Arbitrators in those non-FINRA forums have leeway to set their own rates. Some AAA arbitrators might charge $100 to $200 per hour, while others are “much more than that,” according to Sandra Partridge, vice president of AAA’s commercial divisions for New York and the northeast. FINRA arbitrators can earn $400 each for an eight hour hearing.

The process of exchanging information between parties before the actual hearing, known as discovery, is also more predictable in FINRA’s forum, Bakhtiari said.

For example, FINRA arbitration rules do not allow questioning witnesses before a hearing, or “deposing” someone, he said.

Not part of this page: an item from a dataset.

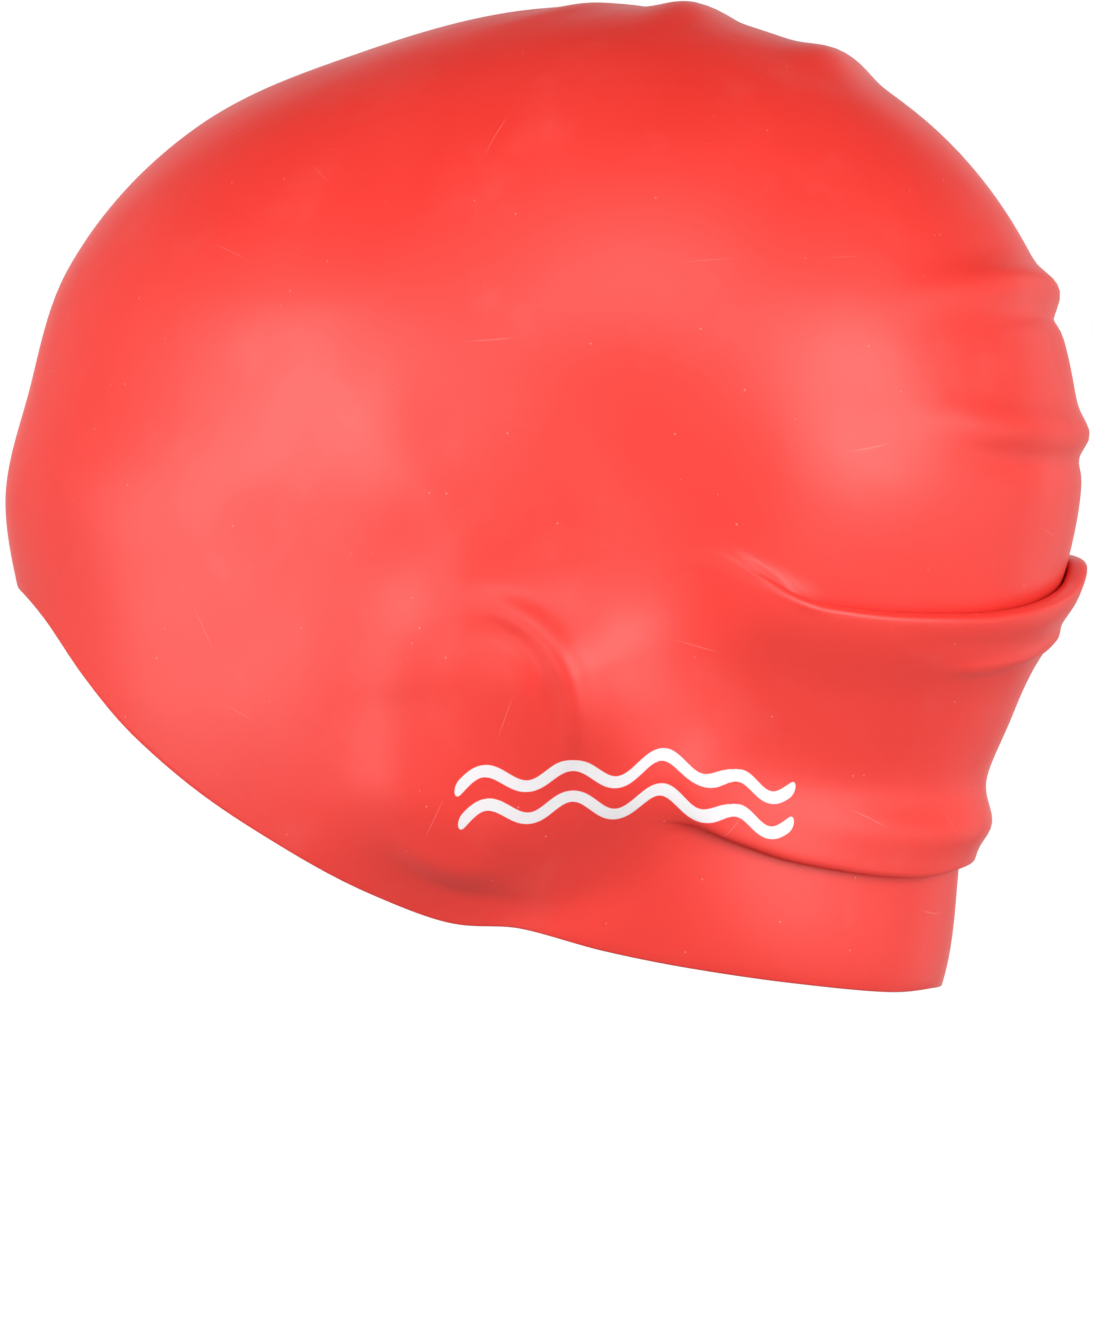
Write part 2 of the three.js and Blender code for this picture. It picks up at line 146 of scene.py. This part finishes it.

That saves time and money said Bakhtiari, who is also a securities arbitration lawyer in Beverly Hills, California.

“The FINRA process has some advantages,” said Peter Fruin, a lawyer in Birmingham, Alabama, who represents investment advisers.

Fruin has already arbitrated cases through FINRA involving investment advisers affiliated with broker-dealers.


FINRA’s guidance on Thursday provides some clarity about how the process for investment advisers would work. For example, both parties must sign an agreement to arbitrate after their dispute arises, and then a second agreement to have FINRA arbitrators hear that dispute, Fienberg said.

But since FINRA does not regulate investment advisers, there are certain measures it cannot impose, Fienberg said. For example, FINRA cannot suspend RIAs who do not pay awards as it can with the brokers and brokerages it oversees.

FINRA does not plan to recruit specialized arbitrators to hear cases, but will rely on its current roster of about 6,400 arbitrators, Fienberg said.

Investment advisers who arbitrate through FINRA should also expect the rulings to be publicly available in a database on its website. That is not always the case in other forums. AAA, for example, does not make its decisions public, a spokesman said.